::: Source excerpt

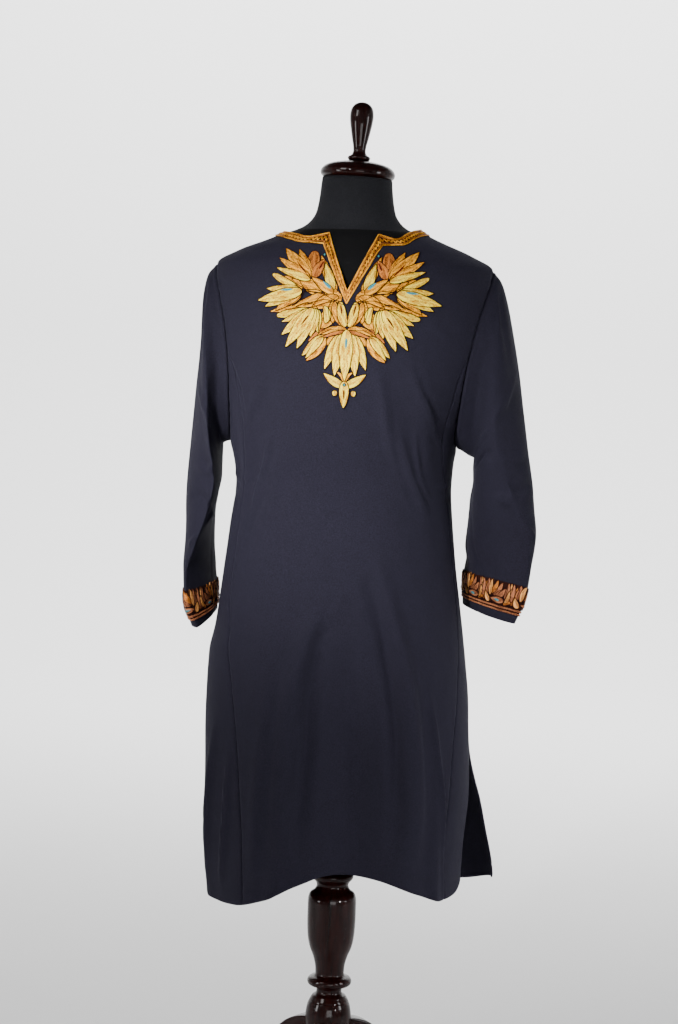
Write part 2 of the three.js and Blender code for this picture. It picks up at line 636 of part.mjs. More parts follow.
// Places run from the middle line outwards; aims are turned from straight out towards up
const FLOWERS = [
  { x: 58, z: 1303, aim: 36, reach: 60, petals: 5, spread: 88, heel: 18 },
  { x: 69, z: 1284, aim: -14, reach: 66, petals: 6, spread: 84, heel: 19 },
  { x: 50, z: 1264, aim: -61, reach: 70, petals: 5, spread: 62, heel: 19 },
];
const MIDDLE_FLOWER = { x: 0, z: 1232, aim: -90, reach: 79, petals: 5, spread: 66, heel: 27 };
const LEAVES = [
  { x: 3, z: 1233, aim: 76, length: 38, width: 22 },
  { x: 8, z: 1262, aim: 20, length: 68, width: 26 },
  { x: 22, z: 1274, aim: 42, length: 52, width: 22 },
  { x: 10, z: 1262, aim: -4, length: 48, width: 26 },
  { x: 45, z: 1296, aim: 84, length: 42, width: 17 },
  { x: 4, z: 1230, aim: 14, length: 48, width: 20 },
  { x: 24, z: 1228, aim: -50, length: 48, width: 26 },
  { x: 0, z: 1149, aim: 27, length: 37, width: 15 },
  { x: 2, z: 1148, aim: -38, length: 19, width: 9 },
];
const MIDDLE_LEAVES = [
  { x: 0, z: 1158, aim: -90, length: 41, width: 16 },
  { x: 0, z: 1280, aim: -90, length: 56, width: 16 },
];

function yokeEmbroidery() {
  const mirrored = [...FLOWERS.map(flower), ...LEAVES.map(leaf)];
  const middle = [flower(MIDDLE_FLOWER), ...MIDDLE_LEAVES.map(leaf)];
  const outlines = [
    ...mirrored.map((outline) => outline.map(([x, z]) => [YOKE.x + x, z])),
    ...mirrored.map((outline) => outline.map(([x, z]) => [YOKE.x - x, z])),
    ...middle.map((outline) => outline.map(([x, z]) => [YOKE.x + x, z])),
  ];
  const shapes = outlines.map((outline) => frontPrism(outline)).reduce((sum, prism) => sum.add(prism));
  const heights = [YOKE.top, mix(YOKE.top, ARMHOLE.top, 0.5)];
  heights.push(...ARM_ROWS.filter((z, i) => i !== 1 && z > YOKE.bottom + 10), YOKE.bottom);
  const columns = 16;
  const grid = (out) => heights.map((z) => Array.from({ length: columns + 1 }, (_, c) => {
    const angle = mix(-YOKE.side, YOKE.side, c / columns);
    return bodyPoint(angle, z).addScaledVector(bodyNormal(angle, z), out);
  }));
  const sheet = toManifold(wall(grid(LIFT + THREAD), grid(LIFT)));
  const left = -V_SLIT.left - BAND.corner.out - YOKE.clear;
  const right = V_SLIT.right + BAND.corner.out + YOKE.clear;
  const above = BAND.corner.z + CUT_PAST;
  const slit = frontPrism([
    [left, above], [left, BAND.corner.z], [0, BAND.point - 2 * YOKE.clear],
    [right, BAND.corner.z], [right, above],
  ]);
  return fromManifold(sheet.intersect(shapes).subtract(slit));
}

// The padded form

// Level sections of the form below the shoulders, and of its neck
const TORSO = [
  { z: FORM_FOOT, half: 150, front: 104, back: 100 },
  { z: 700, half: 165, front: 117, back: 111 },
  { z: 765, half: 170, front: 122, back: 115 },
  { z: 860, half: 156, front: 114, back: 99 },
  { z: 940, half: 144, front: 108, back: 90 },
  { z: 1000, half: 139, front: 109, back: 86 },
  { z: 1063, half: 146, front: 119, back: 92 },
  { z: 1130, half: 160, front: 134, back: 102 },
  { z: 1226, half: 172, front: 120, back: 104 },
  { z: 1290, half: 188, front: 103, back: 100 },
];
const SHOULDERS = [1329, 1346, 1361, 1374];
const NECK = [
  { z: 1386, half: 83, front: 60, back: 57 },
  { z: 1397, half: 68.5, front: 56, back: 55 },
  { z: 1410, half: 60.5, front: 54.5, back: 54 },
  { z: 1432, half: 56, front: 53, back: 53 },
  { z: 1462, half: 53, front: 52, back: 52 },
];
const FORM_ANGLES = Array.from({ length: 24 }, (_, i) => i * 15 - 180);

function leaned(point) {
  const share = ease((point.z - NECK_LEAN.z + NECK_LEAN.over) / (2 * NECK_LEAN.over));
  const pivot = new THREE.Vector3(0, 0, NECK_LEAN.z);
  const turn = radians(NECK_LEAN.degrees) * share;
  return point.sub(pivot).applyAxisAngle(new THREE.Vector3(0, 1, 0), turn).add(pivot);
}

function formBody() {
  const level = (row) => FORM_ANGLES.map((angle) => {
    const a = radians(angle);
    const depth = Math.cos(a) < 0 ? row.back : row.front;
    return leaned(new THREE.Vector3(row.half * Math.sin(a), -depth * Math.cos(a), row.z));
  });
  const carried = (z) => FORM_ANGLES.map((angle) => bodyPoint(angle, z)
    .addScaledVector(bodyNormal(angle, z), -FORM_CLEAR));
  return stack([...TORSO.map(level), ...SHOULDERS.map(carried), ...NECK.map(level)].reverse());
}

// The turned wood, as a radius at each height

const turnedWood = (profile, segments) => new THREE.LatheGeometry(
  profile.map(([radius, z]) => new THREE.Vector2(radius, z)), segments).rotateX(Math.PI / 2);

const CAP = [
  [0, 0], [49, 0], [54.5, 3], [56.5, 8], [54.5, 14], [48, 19.5], [36, 23.5], [22, 26], [0, 26.5],
];
const FINIAL = [
  [0, 0], [11, 0], [14.8, 3], [14.8, 6.5], [10, 10], [7.8, 15], [8.4, 23], [10.2, 32], [13, 46],
  [15.4, 60], [15.9, 69], [14.6, 78], [10.8, 84.5], [5, 88], [0, 89],
];
const POST = [
  [0, 206], [30.2, 206], [29.6, 208], [27.6, 211.5], [25.4, 215], [21, 217.5], [19.3, 221], [20.5, 227],
  [30.5, 231.5], [32.8, 237], [30.5, 242.5], [21.5, 246.5], [20.4, 253], [21.6, 264], [24.8, 276],
  [29.6, 289], [32.8, 304], [34.3, 326], [34.4, 350], [33.8, 366], [31, 373.5], [24, 378], [20.5, 386],
  [22.5, 391], [28, 396], [29, 401], [27, 405], [0, 405],
];
const HUB_PROFILE = [
  [0, HUB.bottom], [12, HUB.bottom], [22, HUB.bottom + 5], [29, HUB.bottom + 12], [33.5, HUB.bottom + 20],
  [HUB.radius, HUB.bottom + 30], [HUB.radius, HUB.top - 20], [34, HUB.top - 12], [32.8, HUB.top - 6],
  [30.6, HUB.top], [0, HUB.top],
];

// A leg's outline as distance from the axis and height: each curve's two handles and its end
const LEG_START = [24, 175];
const LEG_CURVES = [
  { from: [50, 176], towards: [75, 167], end: [98, 133] },
  { from: [122, 98], towards: [156, 44], end: [216, 28] },
  { from: [236, 23], towards: [254, 22], end: [255, 11] },
  { from: [254, 9], towards: [253, 5], end: [251, LEGS.bevel] },
  { from: [240, LEGS.bevel], towards: [228, LEGS.bevel], end: [216, LEGS.bevel] },
  { from: [170, 4], towards: [138, 28], end: [112, 62] },
  { from: [92, 90], towards: [70, 128], end: [24, 130] },
];

// A leg reaches out along x and is cut to the round of the hub
function leg() {
  const b = LEGS.bevel;
  const side = new THREE.Shape();
  side.moveTo(...LEG_START);
  for (const { from, towards, end } of LEG_CURVES) side.bezierCurveTo(...from, ...towards, ...end);
  const solid = new THREE.ExtrudeGeometry(side, {
    depth: LEGS.width - 2 * b,
    curveSegments: 5,
    bevelThickness: b,
    bevelSize: b,
    bevelSegments: 1,
  });
  solid.translate(0, 0, b - LEGS.width / 2);
  solid.rotateX(Math.PI / 2);
  const middle = (HUB.top + HUB.bottom) / 2;
  const socket = turnedWood(HUB_PROFILE.map(([radius, z]) => (
    [radius > 0 ? radius + JOINT_GAP : 0, z + (z > middle ? CUT_PAST : -CUT_PAST)])), HUB.segments);
  return fromManifold(toManifold(solid).subtract(toManifold(socket)));
}

// Assembly

const garment = new THREE.Group();

function piece(name, geometry, material) {
  const mesh = new THREE.Mesh(geometry, material.clone());
  mesh.name = name;
  garment.add(mesh);
  return mesh;
}

piece('front_panel', frontPanel(), NAVY);
piece('back_panel', backPanel(), NAVY);
piece('front_gore_left', frontGore(-1, 'frontLeft'), NAVY);
piece('front_gore_right', frontGore(1, 'frontRight'), NAVY);
piece('back_gore_left', backGore(-1, 'backLeft'), NAVY);
piece('back_gore_right', backGore(1, 'backRight'), NAVY);
piece('sleeve_left', sleeve(-1, SLEEVE_LEFT), NAVY);
piece('sleeve_right', sleeve(1, SLEEVE_RIGHT), NAVY);
piece('cuff_band_left', cuffBand(-1, SLEEVE_LEFT), COPPER);
piece('cuff_band_right', cuffBand(1, SLEEVE_RIGHT), COPPER);
piece('neck_band', neckBand(), COPPER);
piece('yoke_embroidery', yokeEmbroidery(), GOLD);
piece('form_body', formBody(), FORM_CLOTH);
piece('pole', turnedWood([
  [0, POLE.foot], [POLE.radius, POLE.foot], [POLE.radius, FORM_FOOT - JOINT_GAP], [0, FORM_FOOT - JOINT_GAP],
], 20), WOOD);
piece('post', turnedWood(POST, 20), WOOD);
piece('hub', turnedWood(HUB_PROFILE, HUB.segments), WOOD);

const legShape = leg();
for (let i = 0; i < LEGS.count; i += 1) {
  const name = ['leg_front', 'leg_right', 'leg_left'][i];
  piece(name, legShape, WOOD).rotation.z = radians(-90 + (360 / LEGS.count) * i);
}

const head = new THREE.Group();
head.position.z = NECK_LEAN.z;
head.rotation.y = radians(NECK_LEAN.degrees);
const capFoot = NECK.at(-1).z - NECK_LEAN.z + JOINT_GAP;
const cap = piece('neck_cap', turnedWood(CAP, 24), WOOD);
cap.position.z = capFoot;
const finial = piece('finial', turnedWood(FINIAL, 16), WOOD);
finial.position.z = capFoot + CAP.at(-1)[1] + JOINT_GAP;
head.add(cap, finial);
garment.add(head);

// The origin is on the floor, under the middle of the whole
garment.updateMatrixWorld(true);
const bounds = new THREE.Box3().setFromObject(garment, true);
const middle = bounds.getCenter(new THREE.Vector3());
garment.position.set(-middle.x, -middle.y, -bounds.min.z);

export default garment;
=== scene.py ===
# A navy wool pheran with gold thread embroidery, worn by a limbless dress form on a turned wooden stand.
# The front of the dress faces -Y. The cloth is worked out in millimetres round the stand's upright axis, in
# angles: 0 at the centre front, 90 at the +X side, 180 at the centre back.
import math
import bmesh
import bpy
import numpy as np
from mathutils import Matrix, Vector


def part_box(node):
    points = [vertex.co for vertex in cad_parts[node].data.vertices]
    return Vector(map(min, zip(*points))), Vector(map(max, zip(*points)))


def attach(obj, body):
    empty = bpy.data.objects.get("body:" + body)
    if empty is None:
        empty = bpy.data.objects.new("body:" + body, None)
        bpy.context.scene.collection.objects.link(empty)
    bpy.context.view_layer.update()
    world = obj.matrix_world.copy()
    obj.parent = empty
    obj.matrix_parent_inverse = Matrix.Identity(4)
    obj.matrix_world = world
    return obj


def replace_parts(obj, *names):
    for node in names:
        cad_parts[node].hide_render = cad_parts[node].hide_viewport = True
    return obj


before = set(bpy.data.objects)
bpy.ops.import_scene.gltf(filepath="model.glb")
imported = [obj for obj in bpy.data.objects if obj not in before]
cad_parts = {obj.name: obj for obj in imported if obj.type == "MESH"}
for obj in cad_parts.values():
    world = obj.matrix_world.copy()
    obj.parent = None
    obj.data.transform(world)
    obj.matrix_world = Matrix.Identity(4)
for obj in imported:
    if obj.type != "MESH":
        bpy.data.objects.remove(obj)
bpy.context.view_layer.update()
post_low, post_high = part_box("post")
AXIS = np.array([(post_low[0] + post_high[0]) / 2, (post_low[1] + post_high[1]) / 2, 0.0])

# Camera
# It stands 3.3 m in front of the stand, at the height of the waist, looking a little down and tilted 2 degrees.
CAMERA_AWAY, CAMERA_HEIGHT = 3.3, 1.12
turn, pitch, roll = math.radians(4.4), math.radians(2.8), math.radians(2.0)
camera = bpy.data.objects.new("camera", bpy.data.cameras.new("camera"))
bpy.context.collection.objects.link(camera)
bpy.context.scene.camera = camera
camera.data.lens = 76.3
camera.data.sensor_width = 36
camera.data.shift_x = -0.00645
ahead = Vector((-math.sin(turn) * math.cos(pitch), math.cos(turn) * math.cos(pitch), -math.sin(pitch)))
level = Vector((math.cos(turn), math.sin(turn), 0))
above = level.cross(ahead)
right = level * math.cos(roll) + above * math.sin(roll)
up = above * math.cos(roll) - level * math.sin(roll)
camera.matrix_world = Matrix((right, up, -ahead)).transposed().to_4x4()
camera.location = Vector(AXIS) + Vector((CAMERA_AWAY * math.sin(turn), -CAMERA_AWAY * math.cos(turn), CAMERA_HEIGHT))

# Wool cloth
# A soft navy wool twill, a little napped, with lighter fibres mixed in. All eight pieces of the dress are cut
# from it. The slanting ribs and the nap are relief in the weave.
def new_group(name, inputs, outputs):
    group = bpy.data.node_groups.new(name, "ShaderNodeTree")
    for kind, sockets in (("INPUT", inputs), ("OUTPUT", outputs)):
        for socket, form, value in sockets:
            made = group.interface.new_socket(socket, in_out=kind, socket_type="NodeSocket" + form)
            if value is not None:
                made.default_value = value
    return group, group.nodes.new("NodeGroupInput"), group.nodes.new("NodeGroupOutput")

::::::

Set problem:
Your output shall consist solely of the lines from the line with "of the whole" to the line with "obj.data.transform(world)", reproduced exactly, both ends included.

Exercise output:
// The origin is on the floor, under the middle of the whole
garment.updateMatrixWorld(true);
const bounds = new THREE.Box3().setFromObject(garment, true);
const middle = bounds.getCenter(new THREE.Vector3());
garment.position.set(-middle.x, -middle.y, -bounds.min.z);

export default garment;
=== scene.py ===
# A navy wool pheran with gold thread embroidery, worn by a limbless dress form on a turned wooden stand.
# The front of the dress faces -Y. The cloth is worked out in millimetres round the stand's upright axis, in
# angles: 0 at the centre front, 90 at the +X side, 180 at the centre back.
import math
import bmesh
import bpy
import numpy as np
from mathutils import Matrix, Vector


def part_box(node):
    points = [vertex.co for vertex in cad_parts[node].data.vertices]
    return Vector(map(min, zip(*points))), Vector(map(max, zip(*points)))


def attach(obj, body):
    empty = bpy.data.objects.get("body:" + body)
    if empty is None:
        empty = bpy.data.objects.new("body:" + body, None)
        bpy.context.scene.collection.objects.link(empty)
    bpy.context.view_layer.update()
    world = obj.matrix_world.copy()
    obj.parent = empty
    obj.matrix_parent_inverse = Matrix.Identity(4)
    obj.matrix_world = world
    return obj


def replace_parts(obj, *names):
    for node in names:
        cad_parts[node].hide_render = cad_parts[node].hide_viewport = True
    return obj


before = set(bpy.data.objects)
bpy.ops.import_scene.gltf(filepath="model.glb")
imported = [obj for obj in bpy.data.objects if obj not in before]
cad_parts = {obj.name: obj for obj in imported if obj.type == "MESH"}
for obj in cad_parts.values():
    world = obj.matrix_world.copy()
    obj.parent = None
    obj.data.transform(world)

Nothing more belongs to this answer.